The biggest weak point right now is honestly the image model. I haven’t cherrypicked all that much, but around 50% of the time, the results are boring, and rarely nonsensical. This needs to be good at least 90% of the time for people to use it without it feeling gambley and vaguely shitty.
A good side effect of using a pipeline instead of some kind of integrated multimodal model is that I will be able to, in the future, download a better image model, quickly plug it into SD UI’s dashboard, and everything else will continue to work smoothly.
When a better open source image model appears (or a cheap one I can contact via API, I guess… sounds unlikely),12 I will return, do that and add another feature: Function Calling, which came out this week and will allow me to reduce prompt size significantly.
I’ll leave you with that, as I move on to my next AI project, which I can tell you will use function calling in a loop to do some creative writing. Stay tuned.
All relevant code is available here: https://github.com/recordcrash/alchemy-bot. Feel free to ask questions in the comments and I’ll help you out.
I believe the latest Zelda game has a very similar feature, but it’s far more grounded, and you can’t make a Bing Crosby laptop.
I could go on in length about the particular mechanics alchemy and never stop. If you need a guide, read the in-universe one.
On The Overseer Project: Version 1 was a student project by one developer, and had the worst technical debt I’ve seen in my life. Really old PHP “standards” made by a hardworking guy who regrettably didn’t really know PHP in the first place. Very simple and grindy gameplay, nonetheless loved because it adapted the entire fictional game from start to finish.
Version 2 added more features and a deeper combat system, but never quite made it to the final boss before Homestuck turned unpopular, and everyone gradually quit.
They were both marred by a dickass developer that gained protagonism in v2, inheriting the codebase and servers from the original creator. He really only cared about money, so when most people stopped playing, he shut the servers down.
The code is public and the game is technically runnable locally (though pointless since it’s multiplayer), but very hard to dockerize. I need to get around to rehosting it one of these days, but I’m something of a dickass myself.
If turbo or GPT-4 ever get finetuning, you know I will use their “functions” system to also generate grist costs and weapon stats. Alas, davinci is too shitty to do anything more than generate a name and description without going off in weird directions.
I can’t find how I originally did this, but I went from a SQL table definition and import statements to .csv and .columns files. The textbook solution is importing sqlite3 from Python, creating the database and then exporting it… but I’m pretty sure I used a website that did it for me. I was unable to find it with Google just now. In any case, if you want to follow my example you can just use the .csvs that are in the project repo. No need to do the work again.
The Perfectly Generic Object and Perfectly Unique Object are usual culprits. Find more nerd information here! Do not look at the edit history, I’m not there.
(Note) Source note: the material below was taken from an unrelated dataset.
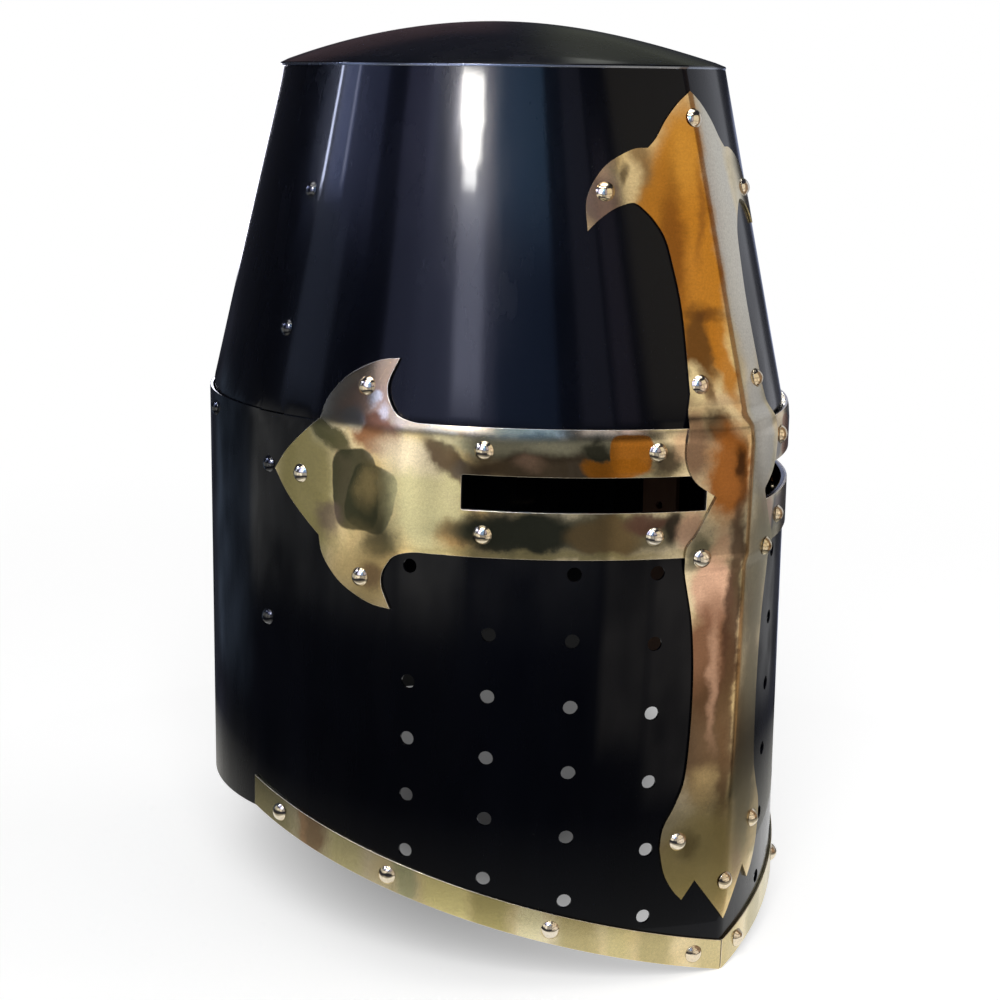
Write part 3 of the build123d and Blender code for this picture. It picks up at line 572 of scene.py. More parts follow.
def makeUpright():
    rows = [z for span in upright["rows"] for z in gridLines(*span)]
    columns = foldLines(upright["hornReach"] * 1.2, helm["column"] * 0.8)
    flat = cutSheet(uprightOutline(), [], columns, rows)
    place = skin(uprightInset, cross["browBend"])
    return formSheet("crossUpright", flat, place, helm["brass"], cross["edge"])


trim = {"width": 11.5, "noseGap": 0.25, "edge": 0.3, "rows": (0, 70, 4)}


def makeTrim(side, name):
    end = acrossBehind(helm["sideEdge"] - helm["clear"], helm["rimSide"])
    foot = [(x, rimHeight(x)) for x, z in straightRun((trim["noseGap"], 0), (end, 0), helm["column"])]
    head = [(x, z + trim["width"]) for x, z in reversed(foot)]
    outline = joinRuns(foot, straightRun(foot[-1], head[0], helm["column"]), head,
                       straightRun(head[-1], foot[0], helm["column"]))
    flat = cutSheet([(side * x, z) for x, z in outline], [],
                    [side * x for x in foldLines(end, helm["column"]) if x > 0], gridLines(*trim["rows"]))
    return formSheet(name, flat, skin(lambda z: -helm["brass"]), helm["brass"], trim["edge"])


# The rivets

rivets = {
    "radius": 1.6, "brassHead": (3.4, 2.2), "blackHead": (3.1, 2.0), "tail": (2.5, 1.1),
    "armInner": 34.2, "armOuter": 94.0, "armOffset": 14.8, "terminal": 140.0, "terminalOffset": 34.0,
    "tip": 167.7, "trim": (12.0, 66.4, 127.0, 177.6), "trimRise": 5.3,
    "bar": ((38.0, 283.5), (15.2, 218.4), (17.2, 158.0), (20.5, 53.2)), "ridge": (308.4, 35.0),
    "seam": (281.0, 231.6, 124.3, 181.8), "browDrop": 6.0, "back": (1.282, 1.641, 2.0),
    "steps": 28, "tilt": 2.0, "seed": 7, "stand": 0.05, "throughLiner": 2.3, "throughStrap": 2.9,
    "terminalDraw": 0.6, "ridgeGap": 0.7, "dentFrom": 0.3, "dentScale": 0.5, "dentDepth": 0.12,
}


def domeRun(radius, rise, steps):
    ball = (radius ** 2 + rise ** 2) / (2 * rise)
    swing = math.asin(radius / ball)
    turns = [swing * index / steps for index in range(steps + 1)]
    return [(ball * math.sin(turn), ball * math.cos(turn) - ball + rise) for turn in turns]


def lathe(profile, steps):  # turns a profile of radius and height round Z
    turned = bmesh.new()
    corners = [turned.verts.new((radius, 0, height)) for radius, height in profile]
    lines = [turned.edges.new(pair) for pair in zip(corners, corners[1:])]
    bmesh.ops.spin(turned, geom=corners + lines, cent=(0, 0, 0), axis=(0, 0, 1), angle=2 * math.pi,
                   steps=steps, use_merge=True)
    bmesh.ops.remove_doubles(turned, verts=turned.verts[:], dist=0.0001)
    bmesh.ops.recalc_face_normals(turned, faces=turned.faces[:])
    return turned


def mergeShapes(shapes):
    whole = bmesh.new()
    for shape in shapes:
        loose = bpy.data.meshes.new("part")
        shape.to_mesh(loose)
        shape.free()
        whole.from_mesh(loose)
        bpy.data.meshes.remove(loose)
    return whole


def rivetProfile(head, grip, tailRise):
    radius, rise = head
    lip = 0.22
    top = domeRun(radius - lip * 0.5, rise - lip, 9)
    stand, shank = rivets["stand"], rivets["radius"]
    under = -grip - stand
    top = [(r, z + lip) for r, z in top] + [(radius, lip * 0.55), (radius, stand)]
    tail = [(r, under - z) for r, z in reversed(domeRun(rivets["tail"][0], tailRise, 5))]
    return top + [(shank, stand), (shank, under)] + tail


def surfaceFrame(place, across, z, ridge):
    normal = outwards(place, across, z, 0.4)
    if ridge:
        normal.x = 0
        normal.normalize()
    return place(across, z), normal


def rivetBatch(name, spots, head):
    draw = random.Random(rivets["seed"] + len(spots))
    heads = []
    for place, across, z, grip, ridge in spots:
        point, normal = surfaceFrame(place, across, z, ridge)
        one = lathe(rivetProfile(head, grip, rivets["tail"][1]), rivets["steps"])
        dent = Vector((draw.uniform(-9, 9), draw.uniform(-9, 9), draw.uniform(-9, 9)))
        for vert in one.verts:
            if vert.co.z > rivets["dentFrom"]:
                bump = noise.noise(vert.co * rivets["dentScale"] + dent)
                vert.co += vert.co.normalized() * bump * rivets["dentDepth"]
        turn = Matrix.Rotation(draw.uniform(0, math.pi), 4, "Z")
        lean = Matrix.Rotation(math.radians(draw.uniform(-1, 1) * rivets["tilt"]), 4, "X")
        stand = normal.to_track_quat("Z", "Y").to_matrix().to_4x4()
        whole = Matrix.Scale(mm, 4) @ Matrix.Translation(point) @ stand @ lean @ turn
        bmesh.ops.transform(one, matrix=whole, verts=one.verts[:])
        heads.append(one)
    return finishMesh(name, mergeShapes(heads), 0.9)


def armSpots(side):
    place = skin(armInset, cross["browBend"])
    steel, brass, middle = helm["steel"], helm["brass"], slit["middle"]
    band = 2 * steel + brass + rivets["throughLiner"]
    spots = []
    for across in (rivets["armInner"], rivets["armOuter"]):
        spots.append((place, side * across, middle + rivets["armOffset"], band, False))
        spots.append((place, side * across, middle - rivets["armOffset"], steel + brass, False))
    for up, grip in ((1, 2 * steel + brass - rivets["terminalDraw"]), (-1, steel + brass)):
        spots.append((place, side * rivets["terminal"], middle + up * rivets["terminalOffset"], grip, False))
    spots.append((place, side * rivets["tip"], middle, steel + brass, False))
    return spots


def uprightSpots():
    place = skin(uprightInset, cross["browBend"])
    sheets = helm["steel"] + helm["brass"]
    spots = []
    for across, z in rivets["bar"]:
        grip = sheets + (helm["brass"] if abs(z - slit["middle"]) < 24 else 0)
        for side in (rightSide, leftSide):
            spots.append((place, side * onBar(across, z).x, z, grip, False))
    spots += [(place, 0, z, sheets + rivets["ridgeGap"], True) for z in rivets["ridge"]]
    return spots


def trimSpots(side):
    place = skin(lambda z: -helm["brass"])
    sheets = helm["steel"] + helm["brass"]
    return [(place, side * across, rimHeight(across) + rivets["trimRise"],
             sheets + (helm["steel"] if across > 170 else 0), False) for across in rivets["trim"]]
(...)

Thankfully, people somehow continue to finance my enterprises.
Sometimes users in my server use the finetuned model for the text, in that case it uses the old item description prompt. Doesn’t give super accurate results, but the text can be really funny.
I also include “No talk; just go” by genius prompt engineer Riley Goodside. It works too well.
If I wasn’t doing this on my local RTX 3070 and had to buy cloud GPU access, the process would cost waayyyyyyyy more. When will I get hired by a big AI company so I can use their GPUs?
The third and ultimate option would be a finetuned model that outputs items in the classic Homestuck image style, with .gif compressed colors and no antialiasing. We can only dream that’ll be more viable as technology evolves.